Notre avis : A première vue, hormis l’Afrique du Sud, rien de commun entre Nothing but the truth, petite production adaptée par John Kani à partir de sa propre pièce de théâtre, et District 9, politique-fiction débordant d’effets spéciaux ; et pourtant, à quelque six mois d’intervalle, ces deux films sont le symptôme d’une ressaisie de l’histoire contemporaine, non sous l’angle du pathos et des larmes, mais par le biais de fictions décalées qui n’hésitent pas à dynamiter les décorums solennels. La réussite du pari de Kani tient à la science alchimique du mélange des genres : le film s’ouvre sur les archives vidéo de la commission « Vérité et Réconciliation », événement mémoriel fondateur de la construction d’une nouvelle Afrique du Sud, meurtrie par la période de l’apartheid. Mais aussitôt, la première demi-heure enchaîne les situations grotesques (un corps incinéré un peu trop à la hâte, des bagages qu’il faut venir livrer en pleine nuit, une interprétation commode de la Bible...) où les personnages entrent et sortent en s’interpellant et en poussant des hauts cris, comme sur la scène d’un vaudeville.

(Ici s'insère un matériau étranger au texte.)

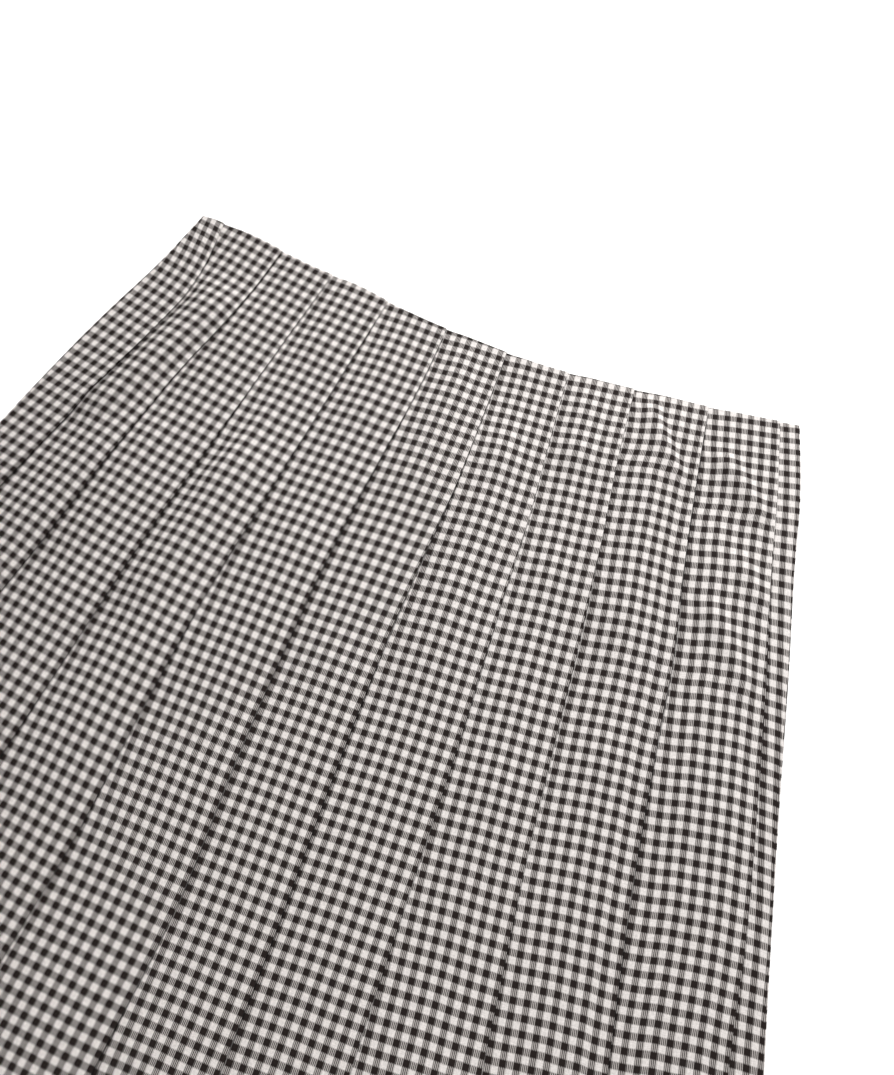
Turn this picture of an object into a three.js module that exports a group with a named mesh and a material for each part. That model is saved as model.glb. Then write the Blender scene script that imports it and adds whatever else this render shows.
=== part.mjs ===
// A knife-pleated gingham skirt lying flat, front up. Millimetres, +Z up, the waist towards +Y, the hem towards -Y.
//
// The skirt is a flat fan: every fold line runs straight to one point beyond the waist, so a pleat grows wider
// from waist to hem while its hidden underlay grows narrower by as much. Front and back are two pleated
// widths of cloth that meet at the side seams. Each is one closed wall, lofted through cross-sections.
// A section is drawn in two lengths: "across", the arc length from the skirt's centre line at that distance
// from the fan's point, and "rise", the height above the panel's inner side, which faces the other panel.

import * as THREE from 'three';

// ---- driving sizes ----
const CHECK = 6.35; // one repeat of the gingham, a dark and a pale stripe
const PLEAT_PITCH = 6 * CHECK; // from fold to fold at the waist
const FAN_RADIUS = 814; // from the fan's point to the waist edge
const SKIRT_LENGTH = 680; // waist edge to hem, along a fold
const PLEAT_COUNT = 10; // folds on the front, and as many on the back
const LEFT_STRIP = 0.34; // width of the strip outside the first fold, in pleats
const RIGHT_STRIP = 0.3; // width of the strip outside the last fold, in pleats

const CLOTH = 1.0; // wall of the cloth
const LAYER_GAP = 0.35; // between the layers of a pleat
const PIECE_GAP = 0.3; // between the two panels, and across a side seam
const UNDERLAY_AT_WAIST = 22; // depth of the cloth folded under each pleat
const STRIP_UNDERLAY = 4.5; // the first pleat has only this much room beside the side seam
const SIDE_TURN = 1.0; // radius of the cloth's centre line as it turns over the side edge
const RISE_START = 0.4; // where a pleat begins to climb, from the fold that it comes out under
const RISE_END = 1.2; // where it is up, short of its own underlay

// ---- what follows from them ----
const FAN_STEP = PLEAT_PITCH / FAN_RADIUS; // angle between two folds
const FAN_WIDTH = LEFT_STRIP + PLEAT_COUNT - 1 + RIGHT_STRIP; // in pleats
const UNDERLAY_TAPER = FAN_STEP / 2; // underlay lost to the pleat's face for each millimetre down
const STEP = CLOTH + LAYER_GAP; // from layer to layer
const INNER = CLOTH / 2; // rises of the centre lines of a pleat's three layers
const MIDDLE = INNER + STEP;
const OUTER = MIDDLE + STEP;
const PANEL_DEPTH = OUTER + CLOTH / 2;
const FOLD_RADIUS = STEP / 2; // of the cloth's centre line in a fold
const BACK_INNER_Z = PANEL_DEPTH; // the back lies on the floor with its outer side
const FRONT_INNER_Z = BACK_INNER_Z + PIECE_GAP;
const SEAM_Z = (CLOTH / 2 + FRONT_INNER_Z + INNER) / 2; // halfway up the side edge
const HALF_ANGLE = (FAN_WIDTH / 2) * FAN_STEP;
const HEM_RADIUS = FAN_RADIUS + SKIRT_LENGTH;
const CENTRE_Y = (HEM_RADIUS + FAN_RADIUS * Math.cos(HALF_ANGLE)) / 2; // the fan's point, with the box centred

// ---- how finely the walls are drawn ----
const FOLD_FACETS = 3; // in a half turn of cloth
const TURN_FACETS = 3; // in a quarter turn over the side edge
const RISE_FACETS = 4; // in a pleat's climb
const RUN_FACETS = 2; // where the three layers lie on each other, at the same places in each

// ---- the two panels ----
// end_rise: the layer that the strips beside the side seams lie on
// seam_rise: where the wall stops at the seam, half a piece gap short of SEAM_Z
const PANELS = [
  {
    name: 'skirt_front',
    end_rise: INNER,
    seam_rise: SEAM_Z + PIECE_GAP / 2 - FRONT_INNER_Z,
    inner_z: FRONT_INNER_Z,
    outwards: 1,
    // distances below the waist where a section is drawn, closer where the folds below are
    sections: [0, 30, 62, 98, 140, 190, 250, 330, 430, 550, SKIRT_LENGTH],
  },
  {
    name: 'skirt_back',
    end_rise: OUTER,
    seam_rise: BACK_INNER_Z - (SEAM_Z - PIECE_GAP / 2),
    inner_z: BACK_INNER_Z,
    outwards: -1,
    sections: [0, 160, 330, 500, SKIRT_LENGTH],
  },
];

// The front's largest soft folds, where the cloth stands off the back. Each is a rounded ridge from one place to
// another. pleat counts from the first fold, down is the distance below the waist.
const SOFT_FOLDS = [
  { from_pleat: 0.55, from_down: 20, to_pleat: 0.45, to_down: 330, half_width: 17, height: 2.4 },
  { from_pleat: 2.55, from_down: 90, to_pleat: 2.5, to_down: 330, half_width: 22, height: 2.2 },
  { from_pleat: 4.45, from_down: 10, to_pleat: 4.5, to_down: 120, half_width: 20, height: 2.4 },
  { from_pleat: 5.45, from_down: 30, to_pleat: 5.4, to_down: 210, half_width: 18, height: 3.0 },
  { from_pleat: 7.35, from_down: 8, to_pleat: 7.3, to_down: 150, half_width: 17, height: 3.6 },
  { from_pleat: 8.6, from_down: 60, to_pleat: 8.5, to_down: 260, half_width: 19, height: 2.8 },
  { from_pleat: 3.5, from_down: 330, to_pleat: 3.5, to_down: 680, half_width: 34, height: 2.6 },
  { from_pleat: 6.5, from_down: 300, to_pleat: 6.5, to_down: 680, half_width: 32, height: 2.8 },
  { from_pleat: 1.5, from_down: 380, to_pleat: 1.5, to_down: 680, half_width: 30, height: 2.4 },
];
const SIDE_CALM = 26; // within this of a side seam the soft folds fade away

const smooth = (t) => {
  const s = Math.min(Math.max(t, 0), 1);
  return s * s * (3 - 2 * s);
};
const smoothSlope = (t) => 6 * t * (1 - t);

// Angle of a place counted in pleats from the first fold, from the skirt's centre line.
const angleOf = (pleat) => (pleat + LEFT_STRIP - FAN_WIDTH / 2) * FAN_STEP;

const underlayAt = (pleat, down) =>
  pleat === 0 ? STRIP_UNDERLAY : UNDERLAY_AT_WAIST - UNDERLAY_TAPER * down;

// How far the front's soft folds lift it off the back at a place.
function softLift(angle, down) {
  const radius = FAN_RADIUS + down;
  let lift = 0;
  for (const fold of SOFT_FOLDS) {
    const t = (down - fold.from_down) / (fold.to_down - fold.from_down);
    const along = Math.min(Math.max(t, 0), 1);
    const ridge = angleOf(fold.from_pleat + (fold.to_pleat - fold.from_pleat) * along);
    const beside = ((angle - ridge) * radius) / fold.half_width;
    const beyond = (down - fold.from_down - along * (fold.to_down - fold.from_down)) / (2 * fold.half_width);
    const away = Math.min(Math.hypot(beside, beyond), 1);
    lift = Math.max(lift, fold.height * smooth(1 - away));
  }
  const fromSide = (HALF_ANGLE - Math.abs(angle)) * radius;
  return lift * smooth(fromSide / SIDE_CALM);
}

// One cross-section's centre line from the left side seam to the right one, seen from outside the panel.
// Each point carries the direction in which the cloth's outer side lies.
function centreLine(panel, down) {
  const radius = FAN_RADIUS + down;
  const line = [];
  const put = (across, rise, toAcross, toRise) => line.push({ across, rise, toAcross, toRise });
  const arc = (across, rise, size, from, to, facets, side) => {
    for (let i = 0; i <= facets; i += 1) {
      const turn = from + ((to - from) * i) / facets;
      const c = Math.cos(turn);
      const s = Math.sin(turn);
      put(across + size * c, rise + size * s, side * c, side * s);
    }
  };
  const climb = (from, to, low, high) => {
    for (let i = 0; i <= RISE_FACETS; i += 1) {
      const t = i / RISE_FACETS;
      const slope = (smoothSlope(t) * (high - low)) / (to - from);
      const size = Math.hypot(1, slope);
      put(from + (to - from) * t, low + (high - low) * smooth(t), -slope / size, 1 / size);
    }
  };

  // over the left side edge
  const left = -HALF_ANGLE * radius + CLOTH / 2;
  put(left, panel.seam_rise, -1, 0);
  arc(left + SIDE_TURN, panel.end_rise - SIDE_TURN, SIDE_TURN, Math.PI, Math.PI / 2, TURN_FACETS, 1);

  let from = left + 2 * SIDE_TURN;
  let low = panel.end_rise;
  for (let pleat = 0; pleat < PLEAT_COUNT; pleat += 1) {
    const fold = angleOf(pleat) * radius;
    const inside = fold - underlayAt(pleat, down);
    const turn = CLOTH / 2 + FOLD_RADIUS;
    const run = (i) => inside + turn + ((fold - inside - 2 * turn) * i) / RUN_FACETS;
    climb(from, inside - RISE_END, low, OUTER);
    for (let i = 0; i < RUN_FACETS; i += 1) put(run(i), OUTER, 0, 1);
    arc(run(RUN_FACETS), (MIDDLE + OUTER) / 2, FOLD_RADIUS, Math.PI / 2, -Math.PI / 2, FOLD_FACETS, 1);
    for (let i = RUN_FACETS - 1; i > 0; i -= 1) put(run(i), MIDDLE, 0, -1);
    arc(run(0), (INNER + MIDDLE) / 2, FOLD_RADIUS, Math.PI / 2, 1.5 * Math.PI, FOLD_FACETS, -1);
    for (let i = 1; i <= RUN_FACETS; i += 1) put(run(i), INNER, 0, 1);
    from = fold + RISE_START;
    low = INNER;
  }

  // over the right side edge
  const right = HALF_ANGLE * radius - CLOTH / 2;
  climb(from, right - 2 * SIDE_TURN, low, panel.end_rise);
  arc(right - SIDE_TURN, panel.end_rise - SIDE_TURN, SIDE_TURN, Math.PI / 2, 0, TURN_FACETS, 1);
  put(right, panel.seam_rise, 1, 0);
  return line;
}

// The closed outline of one section as points in space: along the outer side, then back along the inner one.
function sectionRing(panel, down) {
  const radius = FAN_RADIUS + down;
  const place = (point, side) => {
    const across = point.across + (side * CLOTH * point.toAcross) / 2;
    const rise = point.rise + (side * CLOTH * point.toRise) / 2;
    const angle = across / radius;
    const lift = panel.outwards > 0 ? softLift(angle, down) : 0;
    return new THREE.Vector3(
      panel.outwards * radius * Math.sin(angle),
      CENTRE_Y - radius * Math.cos(angle),
      panel.inner_z + panel.outwards * rise + lift,
    );
  };
  const line = centreLine(panel, down);
  return [...line.map((p) => place(p, 1)), ...line.map((p) => place(p, -1)).reverse()];
}

// A closed solid through rings of equally many points, with the wall's cut edges as its two ends. Each four-sided
// stretch is split from its near left corner to its far right one, so that layers which lie on each other bend alike.
function loft(rings) {
  const count = rings[0].length;
  const half = count / 2;
  const positions = rings.flat().flatMap((p) => p.toArray());
  const faces = [];
  for (let ring = 0; ring + 1 < rings.length; ring += 1) {
    for (let i = 0; i < count; i += 1) {
      const a = ring * count + i;
      const b = ring * count + ((i + 1) % count);
      if (rings[ring][i].x < rings[ring][(i + 1) % count].x) {
        faces.push(a, a + count, b, b, a + count, b + count);
      } else {
        faces.push(a, a + count, b + count, a, b + count, b);
      }
    }
  }
  const last = (rings.length - 1) * count;
  for (let i = 0; i + 1 < half; i += 1) {
    const a = i;
    const b = i + 1;
    const c = count - 2 - i;
    const d = count - 1 - i;
    faces.push(a, b, c, a, c, d);
    faces.push(last + a, last + c, last + b, last + a, last + d, last + c);
  }
  const geometry = new THREE.BufferGeometry();
  geometry.setAttribute('position', new THREE.Float32BufferAttribute(positions, 3));
  geometry.setIndex(faces);
  geometry.computeVertexNormals();
  return geometry;
}

const gingham = new THREE.MeshStandardMaterial({ color: 0x96918e, roughness: 0.92, metalness: 0 });

const skirt = new THREE.Group();
for (const panel of PANELS) {
  const mesh = new THREE.Mesh(loft(panel.sections.map((down) => sectionRing(panel, down))), gingham.clone());
  mesh.name = panel.name;
  skirt.add(mesh);
}

export default skirt;
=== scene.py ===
"""A knife-pleated gingham skirt lying flat on a pale table, front up.

Everything is worked out in millimetres on the skirt's own fan and put into Blender in metres. A place on
the skirt is given by two numbers: "pleat", counted across from the front's first fold, and "down", the
distance from the waist edge. The fold lines meet at one point beyond the waist, the fan's point.

A panel is a row of pleats. Face k is the part of the cloth that shows between fold k - 1 and fold k.
"""
import math

import bpy
import numpy as np
from mathutils import Matrix, Vector


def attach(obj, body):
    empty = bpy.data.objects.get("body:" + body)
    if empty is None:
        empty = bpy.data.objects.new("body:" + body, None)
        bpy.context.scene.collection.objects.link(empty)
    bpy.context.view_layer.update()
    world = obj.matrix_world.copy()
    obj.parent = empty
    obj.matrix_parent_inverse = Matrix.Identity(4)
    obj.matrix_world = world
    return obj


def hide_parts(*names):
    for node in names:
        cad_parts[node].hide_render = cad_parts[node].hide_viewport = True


MM = 0.001

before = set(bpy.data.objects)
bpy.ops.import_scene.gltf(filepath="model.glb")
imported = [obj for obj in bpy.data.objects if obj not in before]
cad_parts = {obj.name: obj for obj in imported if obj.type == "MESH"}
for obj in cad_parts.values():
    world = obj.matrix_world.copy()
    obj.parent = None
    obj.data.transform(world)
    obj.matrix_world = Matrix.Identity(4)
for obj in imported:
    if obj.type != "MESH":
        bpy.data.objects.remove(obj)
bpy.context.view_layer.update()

# ---- the skirt's own sizes, mm ----
CHECK = 6.35            # one repeat of the gingham
PLEAT_PITCH = 6 * CHECK
FAN_RADIUS = 814.0      # from the fan's point to the waist edge
SKIRT_LENGTH = 680.0
PLEATS = 10
LEFT_STRIP, RIGHT_STRIP = 0.34, 0.30    # of the cloth beside the side seams, in pleats
FAN_STEP = PLEAT_PITCH / FAN_RADIUS
FAN_WIDTH = LEFT_STRIP + PLEATS - 1 + RIGHT_STRIP
HALF_ANGLE = FAN_STEP * FAN_WIDTH / 2
HEM_RADIUS = FAN_RADIUS + SKIRT_LENGTH
CENTRE_Y = (HEM_RADIUS + FAN_RADIUS * math.cos(HALF_ANGLE)) / 2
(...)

Cette outrance menace d’ailleurs constamment de faire basculer l’ensemble dans le ridicule, et pointe les faiblesses possibles de l’adaptation scénographique de la pièce originale : le jeu des acteurs - y compris celui de John Kani, pourtant savoureux dans son rôle de vieux bibliothécaire autoritaire et buté - reste la plupart du temps calqué sur un modèle théâtral excessif.
En dépit de sa légèreté apparente, Nothing but the truth est toutefois travaillé en profondeur par les douleurs encore vives de l’apartheid et de la répression des luttes contre la ségrégation. On passera assez vite sur l’histoire plutôt classique de la rivalité entre les deux frères, pour relever ce qui, du passé, ne « passe pas » : le sentiment d’impunité des responsables, le labeur de toute une vie, gâché par des décisions arbitraires, et surtout les blessures concrètes d’une violence aveugle. L’Afrique du Sud a fait le choix du pardon : la plupart des dirigeants à la tête de la politique d’apartheid ont bénéficié d’une amnistie, à la condition qu’ils reconnaissent intégralement leurs crimes. C’est cette alliance problématique de la « vérité » et de la « réconciliation » que John Kani met à l’épreuve, en en approuvant la nécessité, mais aussi en rendant sensibles les drames humains qu’une telle décision peut impliquer pour les victimes et les familles. Si le film se conclut inévitablement par une morale générale de paix et de vivre-ensemble, les mots se dotent d’une consistance réelle, au regard du courage qu’ils exigent de celui qui les prononce. Comme le fait remarquer Thando, la fille du bougonnant Sipho, choisir le dialogue contre un procès façon Nüremberg ne revient pas à tout effacer en se taisant ; c’est au contraire une leçon de mémoire, où chacun se voit remettre ses responsabilités : à l’heure où nous écrivons, pas sûr que tous soient déjà prêts à entendre cette vérité-là.